Tom Petty performs at a music festival
Amy Harris / Invision / AP

In 2015, The Washington Post asked Tom Petty’s biographer Warren Zanes why Petty doesn’t get more respect. One reason, Zanes said, was that Petty had too many hits: “People go, ‘oh, it’s too commercial.’” The other reason was that this particular rock star emphasized music over personality. “He didn’t ever get a trampoline out and do a backflip,” Zanes said. “No, he goes out and plays the songs that he wrote.”

Footage of the singer’s 2008 Super Bowl halftime performance testifies to that assessment, and it’s worth watching in light of Petty’s death on Monday at the age of 66. On the largest stage anyone can play on, Petty and the Heartbreakers didn’t do much other than execute their material flawlessly.
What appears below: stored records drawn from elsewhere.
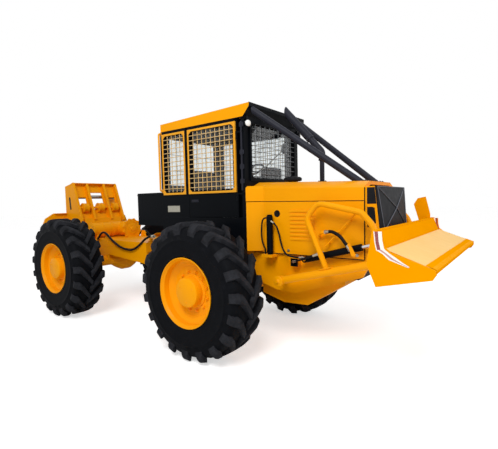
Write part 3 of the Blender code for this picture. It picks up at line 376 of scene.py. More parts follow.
# %% Metals
def metal(name, light, dark, roughness, size, depth=0.0004, metallic=1.0):
    """A bare or plated metal: two tones mottled at a real size, and a matching bump."""
    finish, tree, shader = new_finish(name, metallic=metallic, roughness=roughness)
    place = add_node(tree, "ShaderNodeTexCoord").outputs["Object"]
    mottle = add_node(tree, "ShaderNodeTexNoise", values={"Scale": 1 / size, "Detail": 4.0}, links={"Vector": place})
    colour = add_node(tree, "ShaderNodeMix", {"data_type": "RGBA"}, {6: linear(dark), 7: linear(light)},
                      {0: mottle.outputs["Fac"]})
    tree.links.new(colour.outputs[2], shader.inputs["Base Color"])
    bump = add_node(tree, "ShaderNodeBump", values={"Strength": 0.2, "Distance": depth},
                    links={"Height": mottle.outputs["Fac"]})
    tree.links.new(bump.outputs["Normal"], shader.inputs["Normal"])
    return finish


chrome = metal("hard_chrome", "#D9DADC", "#C4C6C9", 0.14, 0.050, 0.0001)
zinc = metal("zinc_plated_steel", "#C3BFAE", "#9C9A90", 0.38, 0.012)
worn_steel = metal("ground_worn_steel", "#A8A6A2", "#77746E", 0.42, 0.020)
cast_iron = metal("cast_iron", "#3C3A38", "#262423", 0.62, 0.010, 0.0012, 0.6)
guard_wire = metal("galvanised_guard_wire", "#8F9397", "#6B6F73", 0.45, 0.015, 0.0003, 0.7)
print("metals ready")

# %% [markdown]
# The panes are flat tempered glass, clear with a faint grey tint. A thin solid pane with full
# transmission bends light as the real one does, and shows the pale studio behind it.

# %% Glass, lenses and tape
window_glass = new_finish("tempered_window_glass", base_color=linear("#F0F3F3"), roughness=0.02, ior=1.45,
                          transmission_weight=1.0)[0]


def tape(name, code):
    """Reflective tape: a smooth film with a faint honeycomb of prisms, 6 mm across here."""
    finish, tree, shader = new_finish(name, roughness=0.3)
    place = add_node(tree, "ShaderNodeTexCoord").outputs["Object"]
    cells = add_node(tree, "ShaderNodeTexVoronoi", values={"Scale": 160.0}, links={"Vector": place})
    tone = add_node(tree, "ShaderNodeMix", {"data_type": "RGBA"}, {6: linear(code), 7: linear("#FFFFFF")})
    fade = add_node(tree, "ShaderNodeMapRange", values={"To Max": 0.12}, links={"Value": cells.outputs["Distance"]})
    tree.links.new(fade.outputs["Result"], tone.inputs[0])
    tree.links.new(tone.outputs[2], shader.inputs["Base Color"])
    return finish


red_tape = tape("red_reflective_tape", "#860812")
faded_red_tape = tape("faded_red_reflective_tape", "#C58E8A")
white_tape = tape("white_reflective_tape", "#F2F0EA")
lamp_lens = tape("pale_lamp_lens", "#E9EAE4")
print("glass and tape ready")

# %% [markdown]
# ## Tyres
# A forestry tyre has a smooth deep sidewall and tall lugs in a chevron. Each lug starts on the upper
# sidewall as a blunt tip, runs straight across the shoulder, then bends about 45 degrees towards the
# middle, where it leads. One side's lugs are half a pitch behind the other's. The carcass is a lathed
# ring, and each lug is a swept block sunk into it, which keeps the flanks clean and the edges crisp.

# %% Tyre sizes
lugs_per_side = 19
lug_pitch = math.tau / lugs_per_side
tyre_low, tyre_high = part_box("tyre_front_left")
tyre_half = (tyre_high[1] - tyre_low[1]) / 2
rim_low, rim_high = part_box("rim_front_left")
flange_radius = (rim_high[2] - rim_low[2]) / 2
print("tyre half width", round(tyre_half, 3), "rim radius", round(flange_radius, 3))

carcass_profile = [
    # radius, distance from the tyre's middle plane
    (flange_radius - 0.02, 0.165), (flange_radius + 0.001, 0.195), (flange_radius + 0.004, 0.212),
    (flange_radius + 0.020, 0.219), (flange_radius + 0.028, 0.2165), (flange_radius + 0.060, 0.222),
    (0.500, 0.2265), (0.545, 0.2265), (0.549, 0.2285), (0.556, 0.2285), (0.560, 0.226),
    (0.600, 0.221), (0.640, 0.209), (0.668, 0.190), (0.686, 0.155), (0.695, 0.090), (0.698, 0.0),
]

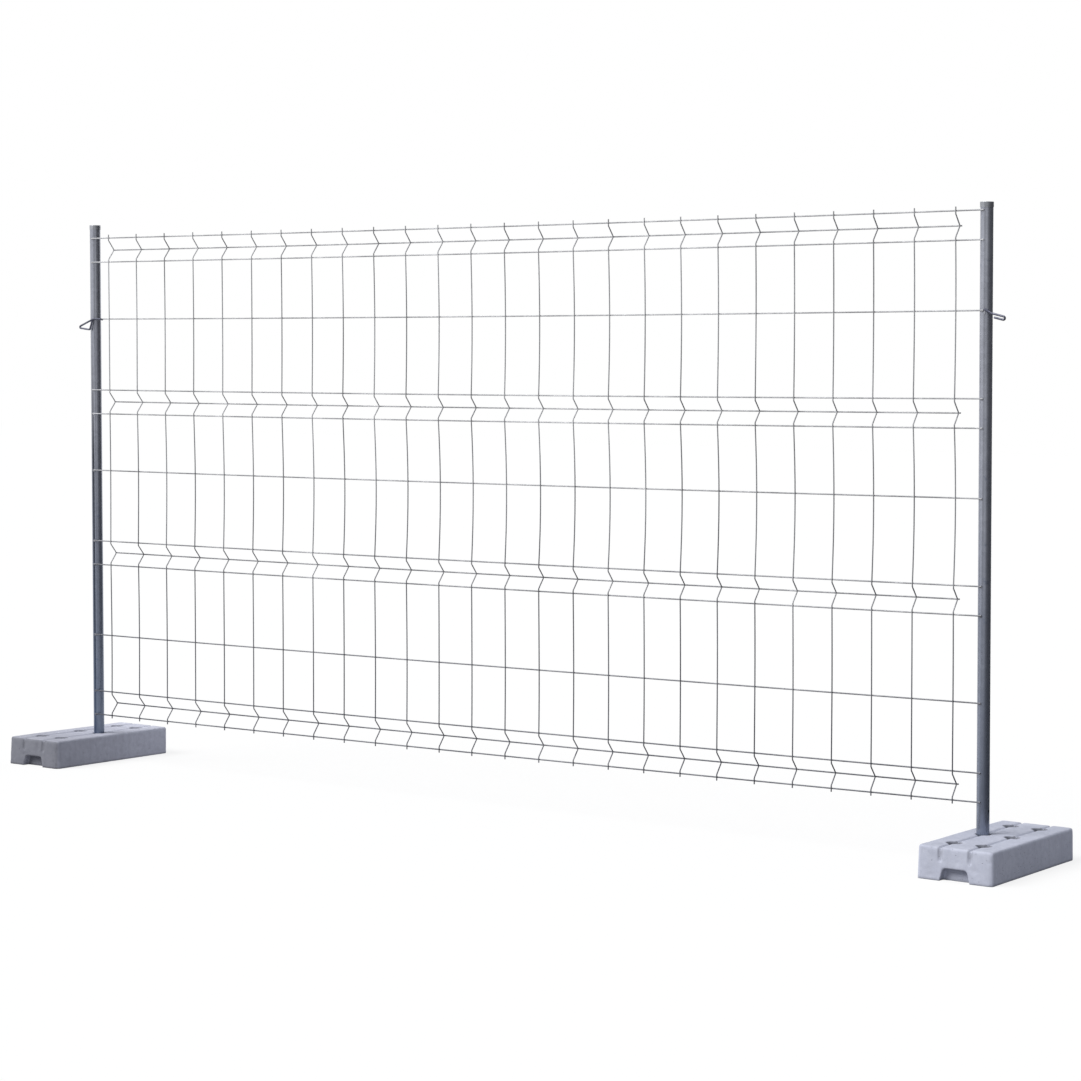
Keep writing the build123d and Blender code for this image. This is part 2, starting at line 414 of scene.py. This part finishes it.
def concrete_group():
    """Cast concrete: grains, mottling, blotches, blow holes, run marks, a painted contact shadow
    along the lower edge, and painted light and shade on its ends, top, far side, corners, sockets and
    grooves.
    """
    tree, given, result = open_group(
        "cast_concrete",
        ["Pale", "Dark", "Stain"],
        ["Stain Amount", "Blotch Scale", "End Shade", "Top Shade", "Far Shade", "Socket Shade"],
        effect_outputs,
    )
    coordinates = add_node(tree, "ShaderNodeTexCoord").outputs
    place = coordinates["Object"]
    parts = add_node(tree, "ShaderNodeSeparateXYZ", {0: place}).outputs
    facing = add_node(tree, "ShaderNodeSeparateXYZ", {0: coordinates["Normal"]}).outputs
    grains = spots(tree, place, 520.0, 2)
    mottle = spots(tree, place, 60.0, 6, 0.65)
    blotch = spots(tree, place, given["Blotch Scale"], 4, 0.6)
    runs = spots(tree, stretched(tree, place, (1, 1, 0.12)), 34.0, 3)
    tone = math(tree, "MULTIPLY", mottle, 0.45)
    tone = math(tree, "ADD", tone, math(tree, "MULTIPLY", blotch, 0.35))
    tone = math(tree, "ADD", tone, math(tree, "MULTIPLY", grains, 0.2))
    colour = blend(tree, ramp(tree, tone, 0.36, 0.64), given["Pale"], given["Dark"])
    # Run marks are real stains; their colour also paints the contact shadow below and the shade in
    # blow holes
    stain = math(tree, "MULTIPLY", ramp(tree, runs, 0.5, 0.7), given["Stain Amount"])
    # Painted contact shadow along the lower edge
    damp = ramp(tree, parts["Z"], *damp_heights, 0.5, 0.0)
    colour = blend(tree, math(tree, "ADD", stain, damp, True), colour, given["Stain"])
    # Blow holes: real pits in the bump, darkened with painted shade
    cells = add_node(tree, "ShaderNodeTexVoronoi", {"Vector": place, "Scale": blow_hole_scale})
    picked = add_node(tree, "ShaderNodeSeparateColor", {0: cells.outputs["Color"]}).outputs[0]
    hole = ramp(tree, cells.outputs["Distance"], *blow_hole_edges, 1.0, 0.0)
    hole = math(tree, "MULTIPLY", hole, math(tree, "GREATER_THAN", picked, blow_hole_limit))
    colour = blend(tree, math(tree, "MULTIPLY", hole, 0.5), colour, given["Stain"])
    # Painted shade on the ends and top: lit differently from the long sides
    ends = ramp(tree, math(tree, "ABSOLUTE", facing["Y"]), *facing_limits)
    tops = ramp(tree, facing["Z"], *facing_limits)
    for mask, shade in ((ends, given["End Shade"]), (tops, given["Top Shade"])):
        change = math(tree, "MULTIPLY", mask, math(tree, "SUBTRACT", shade, 1.0))
        colour = tinted(tree, colour, math(tree, "ADD", change, 1.0))
    # Painted shade: lighter or darker towards the far end
    far = math(tree, "MULTIPLY", parts["Y"], per_half_foot)
    far = math(tree, "MULTIPLY", far, given["Far Shade"])
    colour = tinted(tree, colour, math(tree, "ADD", far, 1.0))
    # Painted highlight on the corners between two sides
    rubbed = math(tree, "ABSOLUTE", math(tree, "MULTIPLY", facing["X"], facing["Y"]))
    colour = tinted(tree, colour, ramp(tree, rubbed, *rubbed_limits, 1.0, rubbed_gain))
    # Painted shade in the sockets, around their mouths along the grooves, and in the groove notches
    # down the ends
    sockets, grooves = socket_masks(tree, parts)
    notches = math(tree, "MULTIPLY", ends, ramp(tree, parts["Z"], *notch_heights))
    notches = math(tree, "MULTIPLY", grooves, notches)
    darker = math(tree, "SUBTRACT", given["Socket Shade"], 1.0)
    hollow = math(tree, "MULTIPLY", math(tree, "MULTIPLY", notches, 0.5), darker)
    colour = tinted(tree, colour, math(tree, "ADD", hollow, 1.0))
    shaded = math(tree, "MULTIPLY", sockets, darker)
    colour = tinted(tree, colour, math(tree, "ADD", shaded, 1.0))
    tree.links.new(colour, result["Color"])
    tree.links.new(ramp(tree, mottle, 0.3, 0.7, 0.82, 0.96), result["Roughness"])
    height = math(tree, "MULTIPLY", grains, 0.35)
    height = math(tree, "ADD", height, math(tree, "MULTIPLY", mottle, 0.65))
    tree.links.new(math(tree, "SUBTRACT", height, hole), result["Height"])
    return tree


def open_material(name):
    made = bpy.data.materials.new(name)
    made.use_nodes = True
    return made, made.node_tree, made.node_tree.nodes["Principled BSDF"]


def grouped_material(name, group, values, metallic, depth, strength):
    made, tree, surface = open_material(name)
    effect = add_node(tree, "ShaderNodeGroup", node_tree=group)
    for key, value in values.items():
        effect.inputs[key].default_value = (*value, 1) if isinstance(value, tuple) else value
    bump = add_node(
        tree,
        "ShaderNodeBump",
        {"Height": effect.outputs["Height"], "Distance": depth, "Strength": strength},
    )
    surface.inputs["Metallic"].default_value = metallic
    tree.links.new(effect.outputs["Color"], surface.inputs["Base Color"])
    tree.links.new(effect.outputs["Roughness"], surface.inputs["Roughness"])
    tree.links.new(bump.outputs["Normal"], surface.inputs["Normal"])
    return made


def zinc(name, metallic, **values):
    values = {label.replace("_", " ").title(): value for label, value in values.items()}
    return grouped_material(name, weathered_zinc, values, metallic, 0.1 * MM, 0.6)


def concrete(name, **values):
    values = {label.replace("_", " ").title(): value for label, value in values.items()}
    return grouped_material(name, cast_concrete, values, 0, 1.2 * MM, 0.7)


weathered_zinc = zinc_group()
cast_concrete = concrete_group()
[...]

The lack of spectacle came off like a power move: Can you believe we have these songs?

The halftime opener was “American Girl,” whose jump-roping exuberance still sounds fresh zillions of spins since its release in 1977, and whose distillation of the national character won’t be surpassed: To be American really is to be “raised on promises.” Petty and his band then jammed on through “I Won’t Back Down,” “Free Fallin’,” and “Runnin’ Down a Dream,” and took a bow. “Mary Jane’s Last Dance” and “Don’t Come Around Here No More” and “Don’t Do Me Like That” and “You Don’t Know How It Feels” and “Refugee” and “The Waiting” and so many other hits would have to be revisited another time—quite likely the next time you turn on the radio or head to a neighborhood bar.

Raised in Gainesville, Florida, Petty has said he was inspired as a teen to go into rock by the Beatles’ famous 1964 performance on The Ed Sullivan Show. After the implosion of his first band, Mudcrutch, Petty merged the Fab Four’s candied pop sensibility with southern-rock ranginess on Tom Petty & the Heartbreakers’ 1976 debut. Today the album seems an obvious triumph, featuring “American Girl,” “Breakdown,” and “Anything That’s Rockn’ Roll.” But at first it was somewhat ignored by the press and public, a fact Petty attributed to being inaccurately marketed as a punk band. “All that punk shit was just a little too trendy,” Petty told Rolling Stone in 1978, reflecting on a run-in with a condescending Johnny Rotten.

Soon, though, he’d be a household name, helped along by 1979’s platinum-selling Damn the Torpedoes. “An innovator or an ironist only half as good might be easier to write about than Petty and his middle ground,” wrote Rolling Stone’s Ariel Swartley in a review of the album. “The Heartbreakers haven’t duded up the music with myth. In their book, playing rock & roll doesn’t need this or any other justification. It’s what we’d all be doing if we could.”

To be fair, there was a touch of myth to Damn the Torpedoes—money-related, but myth all the same. It arrived on shelves only after a protracted dispute between Petty and his record label that saw him declaring bankruptcy for bargaining purposes. He would battle again with the music industry for 1981’s Hard Promises, which he insisted be priced at $8.98 rather than $9.98.

By the time of Petty’s 1989 solo debut, Full Moon Fever, he’d earned the friendships of George Harrison, Bob Dylan, Roy Orbison, and Jeff Lynne, his comrades in the supergroup the Traveling Wilburys. Fever confirmed his chops within or without a famous band, as heard in the incredible one-two opener: First comes the bona fide epic “Free Fallin’,” followed by the tense-and-release inspirational blast of I Won’t Back Down.” The latter song was written in response to an arsonist torching Petty’s house while he and his family were in it.

Zanes’s 2015 biography marked the first time Petty publicly revealed his struggle with heroin addiction during the 1990s, a decade that otherwise saw continued success for him with the 1994 hit album Wildflowers. Zanes attributed Petty’s drug problems to “the classic situation of midlife pinning a person down to the mat” (the rocker’s marriage of 22 years ended in divorce in 1996, and he would marry again in 2001). But Petty soldiered on, embracing elder-statesman status with more tours and albums in the new millennium.

His consistency continued until the end. It was in 2014 that the Heartbreakers scored their first No. 1 album, Hypnotic Eye, no small achievement so late in a band’s career. “After you’ve written 300, 400 [songs], you’ve got to really concentrate so you can get something that feels fresh and is worth the money to someone who has a whole bunch of Tom Petty records,” Petty told the Los Angeles Times about his final record. “‘Why would I buy another one?’ Well, because it’s worth it, you know?"